Blue also resonates with peace and serenity. It’s not surprising that azure evokes the tranquility of the firmament on a clear, cloudless day.
It can also stimulate inspiration and creativity. That’s due to its association with blue, which is one of the colors of nature. Note that Mother Nature is the greatest inspiration source of all time. Gazing at the clear sky might help unlock creativity as ideas literally begin flowing in ‘out of the blue.’
Azure connotes reliability. Sending a gift wrapped in the color can be a discreet way of reminding the recipient of your unwavering loyalty towards them. The gift would create a greater impact if it includes flowers, such as the azure-blue sage (botanically known as Salvia azurea). There can never be a more effective gesture of trust and commitment.

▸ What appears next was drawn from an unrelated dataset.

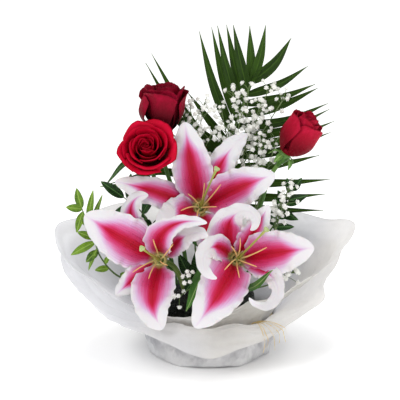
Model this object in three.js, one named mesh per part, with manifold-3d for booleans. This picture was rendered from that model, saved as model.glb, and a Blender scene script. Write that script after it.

The pigment is associated with spirituality. The color would add a magic touch to supernatural themes. It can refresh the soul while also opening the mind up to experiences beyond the physical world.
On the other side, azure is a nostalgic color that prefers to dwell in the past. Due to its lighter shade, the color may also be associated with weakness and emotional fragility. Other negative qualities often linked to azure include depression, manipulation, infidelity, and self-righteousness.
How to Make Azure Color
Azure is fairly easy to prepare. All you need is blue and green paint, as well as a color mixing bowl and palette knife.
i. Add two parts of blue and one part of green to a color mixing bowl.
ii. Stir the mixture until you can no longer see any streaks of the individual colors.
The outcome will be a basic cyan color.
iii. Add a little more blue to the cyan to obtain azure.
iv. Make adjustments as required.
Adding more green would make the azure warmer while more blue would darken the hue.
Azure is the official color of the clear, cloudless sky. This shade of blue prefers natural light and can pair with most other pigments to create stunning visuals. It evokes all manner of positive feelings, including peace, creativity, and friendship. No wonder the color is a top choice by artists and designers.